• [Data supplied]
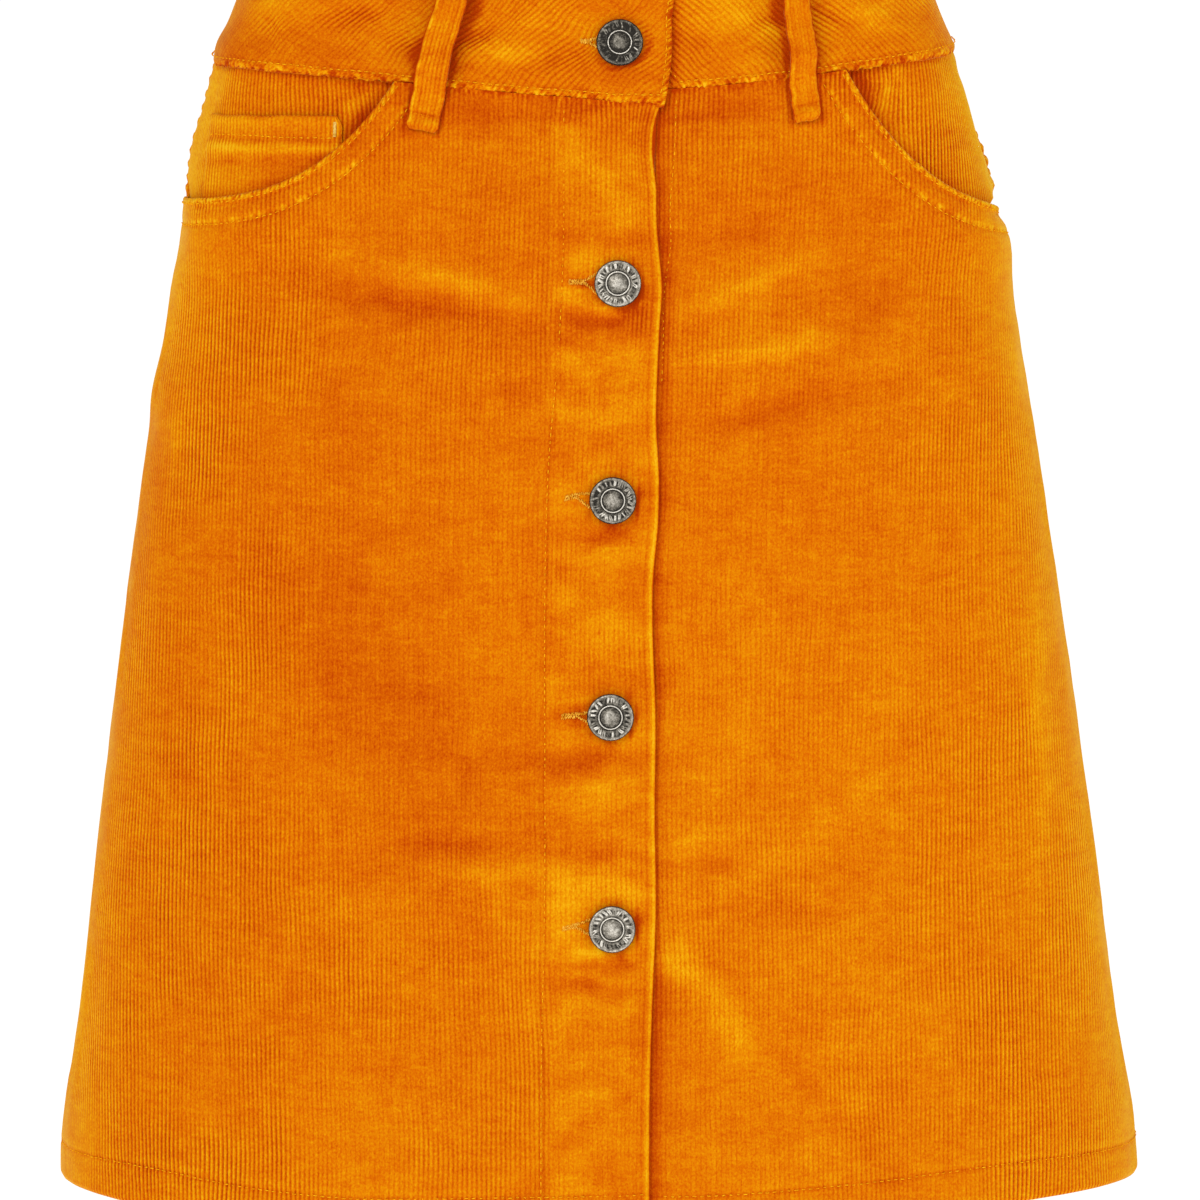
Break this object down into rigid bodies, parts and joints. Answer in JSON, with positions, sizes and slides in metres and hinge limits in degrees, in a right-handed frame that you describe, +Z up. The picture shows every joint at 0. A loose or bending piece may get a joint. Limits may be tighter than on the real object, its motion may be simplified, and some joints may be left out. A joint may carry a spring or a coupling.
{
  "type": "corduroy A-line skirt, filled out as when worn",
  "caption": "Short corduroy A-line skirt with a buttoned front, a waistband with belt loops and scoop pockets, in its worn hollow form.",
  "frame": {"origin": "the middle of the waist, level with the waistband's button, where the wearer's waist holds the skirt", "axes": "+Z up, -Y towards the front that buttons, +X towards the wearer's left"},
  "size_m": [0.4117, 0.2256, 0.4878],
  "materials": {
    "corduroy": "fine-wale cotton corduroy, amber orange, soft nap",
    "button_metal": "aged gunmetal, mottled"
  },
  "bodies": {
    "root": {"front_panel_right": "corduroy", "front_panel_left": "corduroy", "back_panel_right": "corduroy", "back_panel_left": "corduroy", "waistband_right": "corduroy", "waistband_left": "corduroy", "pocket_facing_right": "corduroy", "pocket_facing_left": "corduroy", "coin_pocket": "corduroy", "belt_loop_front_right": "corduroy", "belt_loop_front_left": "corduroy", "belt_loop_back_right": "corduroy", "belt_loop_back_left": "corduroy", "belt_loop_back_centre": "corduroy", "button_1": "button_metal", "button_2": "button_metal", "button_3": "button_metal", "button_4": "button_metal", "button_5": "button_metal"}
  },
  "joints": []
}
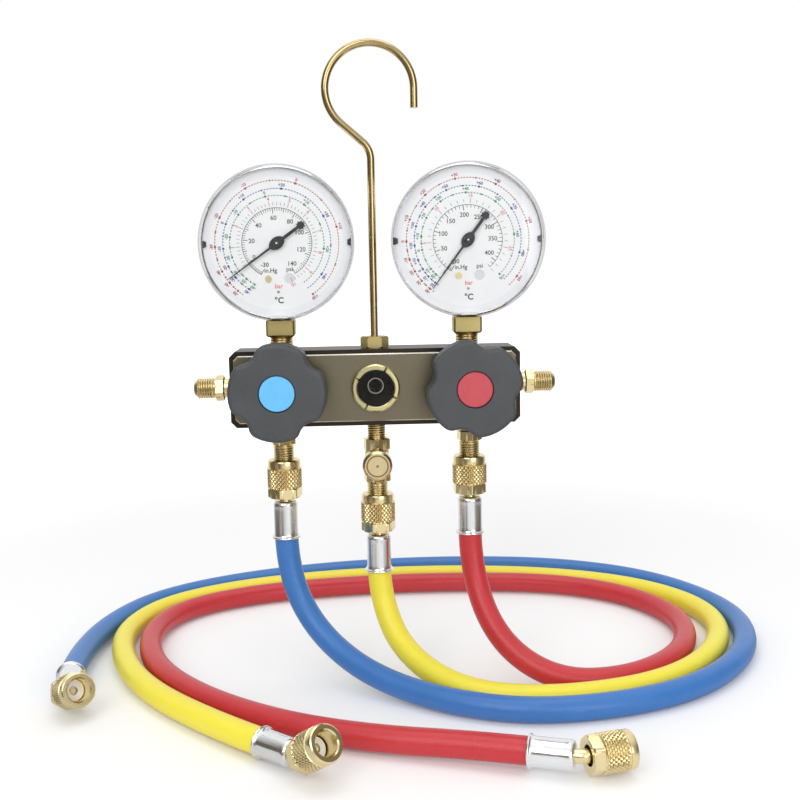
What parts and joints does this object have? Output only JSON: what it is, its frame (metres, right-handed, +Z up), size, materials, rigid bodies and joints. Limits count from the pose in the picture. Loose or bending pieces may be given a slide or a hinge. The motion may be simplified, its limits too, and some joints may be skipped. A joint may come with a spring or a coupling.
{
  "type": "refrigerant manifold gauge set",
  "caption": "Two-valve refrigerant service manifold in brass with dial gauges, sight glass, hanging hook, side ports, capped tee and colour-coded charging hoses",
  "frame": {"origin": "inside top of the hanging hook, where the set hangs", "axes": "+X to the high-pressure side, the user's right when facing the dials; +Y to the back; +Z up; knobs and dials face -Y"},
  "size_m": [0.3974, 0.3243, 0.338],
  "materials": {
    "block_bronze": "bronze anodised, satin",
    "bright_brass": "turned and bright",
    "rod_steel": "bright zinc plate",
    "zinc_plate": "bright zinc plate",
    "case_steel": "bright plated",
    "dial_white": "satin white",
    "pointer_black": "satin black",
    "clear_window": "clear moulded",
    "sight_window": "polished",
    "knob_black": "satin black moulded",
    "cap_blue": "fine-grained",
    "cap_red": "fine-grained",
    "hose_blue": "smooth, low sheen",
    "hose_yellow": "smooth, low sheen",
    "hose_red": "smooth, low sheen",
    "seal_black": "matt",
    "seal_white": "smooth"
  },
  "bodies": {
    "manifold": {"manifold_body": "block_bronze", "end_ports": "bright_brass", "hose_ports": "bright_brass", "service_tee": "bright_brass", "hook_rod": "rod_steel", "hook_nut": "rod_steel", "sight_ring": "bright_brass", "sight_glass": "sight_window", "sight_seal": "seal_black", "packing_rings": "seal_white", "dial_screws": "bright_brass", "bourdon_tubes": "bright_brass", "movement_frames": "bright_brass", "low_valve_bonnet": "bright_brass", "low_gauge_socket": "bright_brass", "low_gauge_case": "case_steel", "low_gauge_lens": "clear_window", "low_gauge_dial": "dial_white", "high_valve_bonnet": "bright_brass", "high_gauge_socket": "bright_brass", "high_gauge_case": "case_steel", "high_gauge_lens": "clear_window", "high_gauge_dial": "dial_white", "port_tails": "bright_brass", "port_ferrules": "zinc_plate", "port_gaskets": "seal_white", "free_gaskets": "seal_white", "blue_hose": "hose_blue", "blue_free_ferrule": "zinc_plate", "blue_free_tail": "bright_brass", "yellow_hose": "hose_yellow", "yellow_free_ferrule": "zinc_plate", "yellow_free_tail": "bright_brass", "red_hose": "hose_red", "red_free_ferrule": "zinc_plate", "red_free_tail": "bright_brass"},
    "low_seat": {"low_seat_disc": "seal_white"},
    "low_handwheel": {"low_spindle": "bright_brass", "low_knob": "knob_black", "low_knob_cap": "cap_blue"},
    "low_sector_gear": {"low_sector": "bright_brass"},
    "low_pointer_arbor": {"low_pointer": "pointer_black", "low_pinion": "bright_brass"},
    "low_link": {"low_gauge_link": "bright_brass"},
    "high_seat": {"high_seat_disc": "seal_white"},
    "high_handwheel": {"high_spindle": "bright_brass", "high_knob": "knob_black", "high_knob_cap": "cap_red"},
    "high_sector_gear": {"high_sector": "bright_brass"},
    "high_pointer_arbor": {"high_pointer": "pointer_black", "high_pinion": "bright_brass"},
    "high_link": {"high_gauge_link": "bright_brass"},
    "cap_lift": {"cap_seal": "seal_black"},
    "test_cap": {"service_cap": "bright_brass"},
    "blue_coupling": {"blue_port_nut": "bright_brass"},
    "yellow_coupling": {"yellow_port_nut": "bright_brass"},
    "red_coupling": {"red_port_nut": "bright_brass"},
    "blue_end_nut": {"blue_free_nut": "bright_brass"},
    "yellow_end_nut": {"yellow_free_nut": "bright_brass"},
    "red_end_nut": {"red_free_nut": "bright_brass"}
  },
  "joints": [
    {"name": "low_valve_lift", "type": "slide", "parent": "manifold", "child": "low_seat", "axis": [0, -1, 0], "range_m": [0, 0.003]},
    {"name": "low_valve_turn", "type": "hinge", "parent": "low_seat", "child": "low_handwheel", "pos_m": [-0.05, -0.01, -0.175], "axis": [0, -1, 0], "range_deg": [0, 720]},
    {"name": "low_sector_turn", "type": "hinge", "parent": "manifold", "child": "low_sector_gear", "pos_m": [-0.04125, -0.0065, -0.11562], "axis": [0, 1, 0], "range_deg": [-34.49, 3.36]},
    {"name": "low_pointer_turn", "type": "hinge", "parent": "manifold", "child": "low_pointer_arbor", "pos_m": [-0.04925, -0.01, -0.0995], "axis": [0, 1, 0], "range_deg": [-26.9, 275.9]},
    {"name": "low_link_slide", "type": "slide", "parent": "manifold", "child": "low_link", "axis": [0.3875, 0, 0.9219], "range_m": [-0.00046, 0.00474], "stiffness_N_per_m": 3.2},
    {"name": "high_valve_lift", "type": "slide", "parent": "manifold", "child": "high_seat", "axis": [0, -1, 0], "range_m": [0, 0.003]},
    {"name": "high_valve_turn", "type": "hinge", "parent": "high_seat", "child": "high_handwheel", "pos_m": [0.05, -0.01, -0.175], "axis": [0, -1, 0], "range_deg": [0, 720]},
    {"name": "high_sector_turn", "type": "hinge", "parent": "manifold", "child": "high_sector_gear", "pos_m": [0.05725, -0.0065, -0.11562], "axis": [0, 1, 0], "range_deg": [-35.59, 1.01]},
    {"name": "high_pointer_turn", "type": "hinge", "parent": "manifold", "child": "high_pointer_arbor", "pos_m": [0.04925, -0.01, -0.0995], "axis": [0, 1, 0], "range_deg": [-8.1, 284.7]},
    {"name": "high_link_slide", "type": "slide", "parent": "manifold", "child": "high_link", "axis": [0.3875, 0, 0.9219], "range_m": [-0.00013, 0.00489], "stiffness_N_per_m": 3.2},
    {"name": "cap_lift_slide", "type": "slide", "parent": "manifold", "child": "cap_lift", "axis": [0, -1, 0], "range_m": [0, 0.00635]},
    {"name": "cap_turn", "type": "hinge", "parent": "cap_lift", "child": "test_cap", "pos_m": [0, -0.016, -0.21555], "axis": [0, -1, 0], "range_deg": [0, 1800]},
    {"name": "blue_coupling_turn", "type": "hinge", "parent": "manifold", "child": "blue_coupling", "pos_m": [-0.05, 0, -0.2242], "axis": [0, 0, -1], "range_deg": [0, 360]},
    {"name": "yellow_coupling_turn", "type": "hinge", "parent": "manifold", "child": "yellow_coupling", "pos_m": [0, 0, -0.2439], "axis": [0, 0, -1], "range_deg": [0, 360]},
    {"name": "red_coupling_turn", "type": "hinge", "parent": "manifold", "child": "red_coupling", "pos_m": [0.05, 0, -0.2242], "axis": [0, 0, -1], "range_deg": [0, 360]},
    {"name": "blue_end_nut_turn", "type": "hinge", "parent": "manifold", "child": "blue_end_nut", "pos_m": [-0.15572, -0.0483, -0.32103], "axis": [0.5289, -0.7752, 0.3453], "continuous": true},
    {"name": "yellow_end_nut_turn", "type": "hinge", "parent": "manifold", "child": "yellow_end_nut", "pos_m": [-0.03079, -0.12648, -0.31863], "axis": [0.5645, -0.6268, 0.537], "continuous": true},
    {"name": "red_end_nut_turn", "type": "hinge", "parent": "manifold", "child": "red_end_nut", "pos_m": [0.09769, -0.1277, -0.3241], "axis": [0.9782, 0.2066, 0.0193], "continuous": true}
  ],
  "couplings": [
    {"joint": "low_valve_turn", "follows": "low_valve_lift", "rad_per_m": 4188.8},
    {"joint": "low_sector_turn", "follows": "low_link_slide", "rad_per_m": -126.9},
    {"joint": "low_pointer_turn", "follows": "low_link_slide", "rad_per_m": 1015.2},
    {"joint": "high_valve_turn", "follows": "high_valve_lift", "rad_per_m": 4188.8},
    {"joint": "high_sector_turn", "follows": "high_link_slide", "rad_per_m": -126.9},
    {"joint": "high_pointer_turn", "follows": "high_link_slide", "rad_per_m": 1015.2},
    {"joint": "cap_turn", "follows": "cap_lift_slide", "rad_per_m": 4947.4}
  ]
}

• [What the exercise asks] Please list every line of the records that contains "rigid".

• [Problem solution]
Break this object down into rigid bodies, parts and joints. Answer in JSON, with positions, sizes and slides in metres and hinge limits in degrees, in a right-handed frame that you describe, +Z up. The picture shows every joint at 0. A loose or bending piece may get a joint. Limits may be tighter than on the real object, its motion may be simplified, and some joints may be left out. A joint may carry a spring or a coupling.
What parts and joints does this object have? Output only JSON: what it is, its frame (metres, right-handed, +Z up), size, materials, rigid bodies and joints. Limits count from the pose in the picture. Loose or bending pieces may be given a slide or a hinge. The motion may be simplified, its limits too, and some joints may be skipped. A joint may come with a spring or a coupling.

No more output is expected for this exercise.